_Data section:_
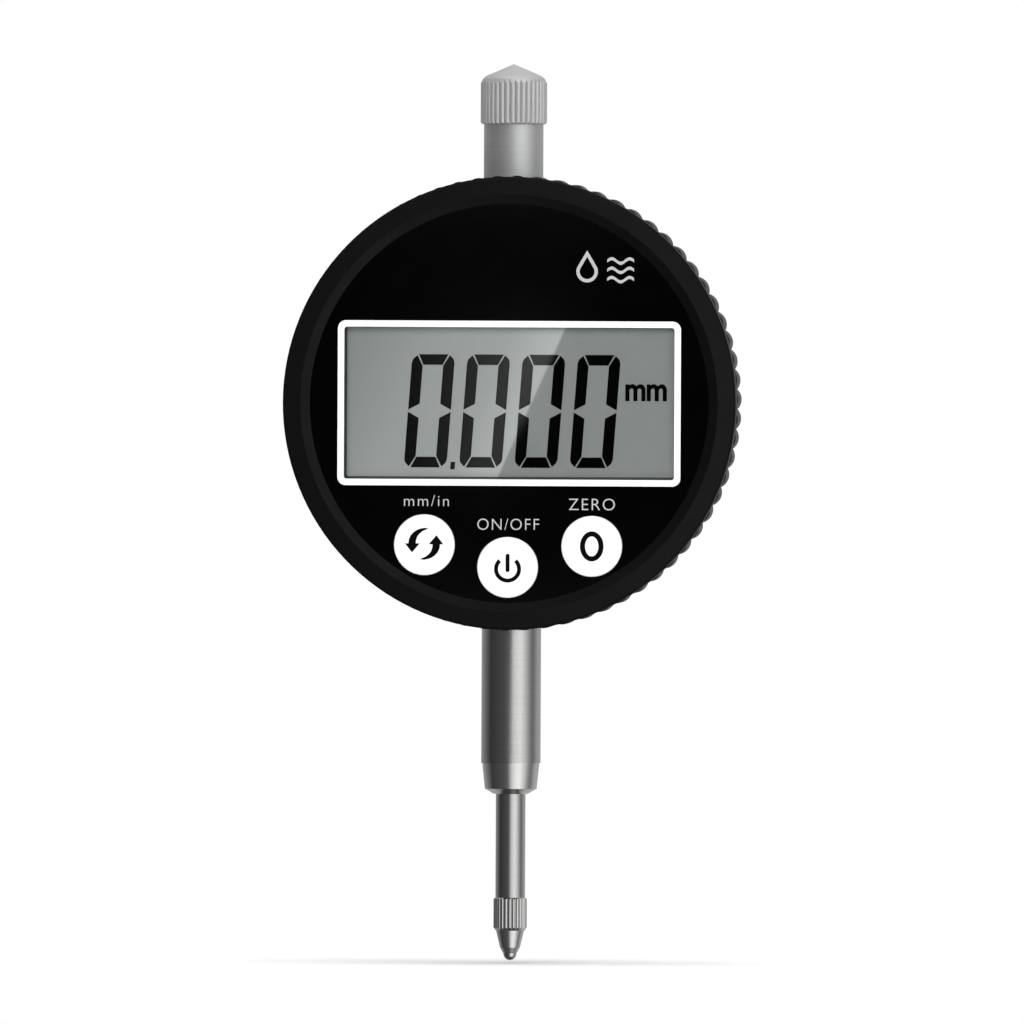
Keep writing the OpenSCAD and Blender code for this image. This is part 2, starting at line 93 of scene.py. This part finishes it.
def coords(tree, scale=(1, 1, 1)):
    """Object coordinates in metres, stretched by scale."""
    source = tree.nodes.new("ShaderNodeTexCoord")
    mapping = tree.nodes.new("ShaderNodeMapping")
    mapping.inputs["Scale"].default_value = scale
    tree.links.new(source.outputs["Object"], mapping.inputs["Vector"])
    return mapping.outputs["Vector"]


def noise(tree, vector, scale, detail=3.0):
    tex = tree.nodes.new("ShaderNodeTexNoise")
    tex.inputs["Scale"].default_value = scale
    tex.inputs["Detail"].default_value = detail
    tree.links.new(vector, tex.inputs["Vector"])
    return tex.outputs["Fac"]


def remap(tree, value, low, high, from_low=0.3, from_high=0.7):
    node = tree.nodes.new("ShaderNodeMapRange")
    node.inputs["From Min"].default_value = from_low
    node.inputs["From Max"].default_value = from_high
    node.inputs["To Min"].default_value = low
    node.inputs["To Max"].default_value = high
    tree.links.new(value, node.inputs["Value"])
    return node.outputs["Result"]


def blend_colour(tree, factor, a, b):
    node = tree.nodes.new("ShaderNodeMix")
    node.data_type = "RGBA"
    node.inputs["A"].default_value = (*a, 1)
    node.inputs["B"].default_value = (*b, 1)
    tree.links.new(factor, node.inputs["Factor"])
    return node.outputs["Result"]


def grey_ramp(tree, factor, stops):
    """A ramp of greys through (place, level) stops."""
    node = tree.nodes.new("ShaderNodeValToRGB")
    elements = node.color_ramp.elements
    elements.remove(elements[1])
    for index, (place, level) in enumerate(stops):
        element = elements[0] if index == 0 else elements.new(place)
        element.position = place
        element.color = (level, level, level, 1)
    tree.links.new(factor, node.inputs["Fac"])
    return node.outputs["Color"]


def calculate(tree, operation, first, second, third=None):
    """A math node. Each of first, second and third is a socket or a number."""
    node = tree.nodes.new("ShaderNodeMath")
    node.operation = operation
    for socket, value in zip(node.inputs, (first, second, third)):
        if isinstance(value, bpy.types.NodeSocket):
            tree.links.new(value, socket)
        elif value is not None:
            socket.default_value = value
    return node.outputs["Value"]


def split_up(tree, vector):
    node = tree.nodes.new("ShaderNodeSeparateXYZ")
    tree.links.new(vector, node.inputs["Vector"])
    return node.outputs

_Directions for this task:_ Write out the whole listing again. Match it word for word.

_Result:_
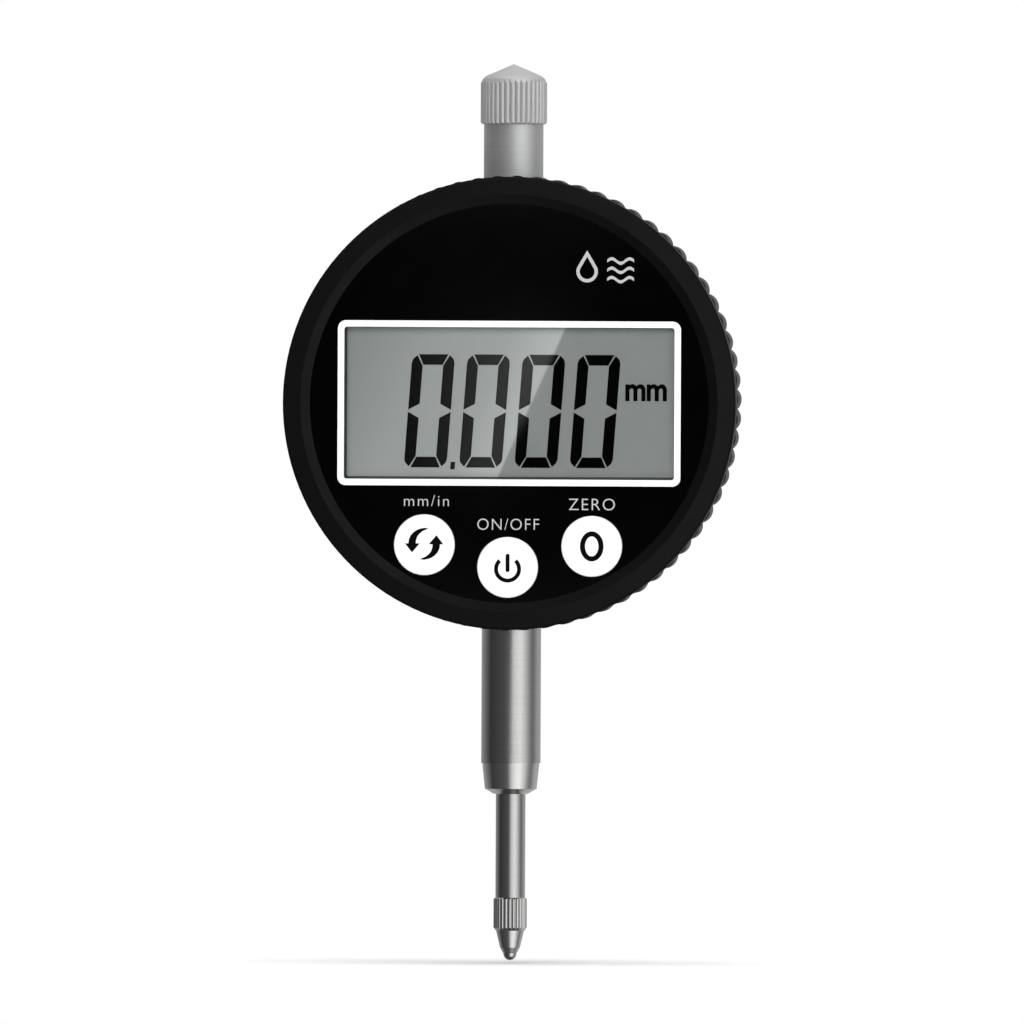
Keep writing the OpenSCAD and Blender code for this image. This is part 2, starting at line 93 of scene.py. This part finishes it.
def coords(tree, scale=(1, 1, 1)):
    """Object coordinates in metres, stretched by scale."""
    source = tree.nodes.new("ShaderNodeTexCoord")
    mapping = tree.nodes.new("ShaderNodeMapping")
    mapping.inputs["Scale"].default_value = scale
    tree.links.new(source.outputs["Object"], mapping.inputs["Vector"])
    return mapping.outputs["Vector"]


def noise(tree, vector, scale, detail=3.0):
    tex = tree.nodes.new("ShaderNodeTexNoise")
    tex.inputs["Scale"].default_value = scale
    tex.inputs["Detail"].default_value = detail
    tree.links.new(vector, tex.inputs["Vector"])
    return tex.outputs["Fac"]


def remap(tree, value, low, high, from_low=0.3, from_high=0.7):
    node = tree.nodes.new("ShaderNodeMapRange")
    node.inputs["From Min"].default_value = from_low
    node.inputs["From Max"].default_value = from_high
    node.inputs["To Min"].default_value = low
    node.inputs["To Max"].default_value = high
    tree.links.new(value, node.inputs["Value"])
    return node.outputs["Result"]


def blend_colour(tree, factor, a, b):
    node = tree.nodes.new("ShaderNodeMix")
    node.data_type = "RGBA"
    node.inputs["A"].default_value = (*a, 1)
    node.inputs["B"].default_value = (*b, 1)
    tree.links.new(factor, node.inputs["Factor"])
    return node.outputs["Result"]


def grey_ramp(tree, factor, stops):
    """A ramp of greys through (place, level) stops."""
    node = tree.nodes.new("ShaderNodeValToRGB")
    elements = node.color_ramp.elements
    elements.remove(elements[1])
    for index, (place, level) in enumerate(stops):
        element = elements[0] if index == 0 else elements.new(place)
        element.position = place
        element.color = (level, level, level, 1)
    tree.links.new(factor, node.inputs["Fac"])
    return node.outputs["Color"]


def calculate(tree, operation, first, second, third=None):
    """A math node. Each of first, second and third is a socket or a number."""
    node = tree.nodes.new("ShaderNodeMath")
    node.operation = operation
    for socket, value in zip(node.inputs, (first, second, third)):
        if isinstance(value, bpy.types.NodeSocket):
            tree.links.new(value, socket)
        elif value is not None:
            socket.default_value = value
    return node.outputs["Value"]


def split_up(tree, vector):
    node = tree.nodes.new("ShaderNodeSeparateXYZ")
    tree.links.new(vector, node.inputs["Vector"])
    return node.outputs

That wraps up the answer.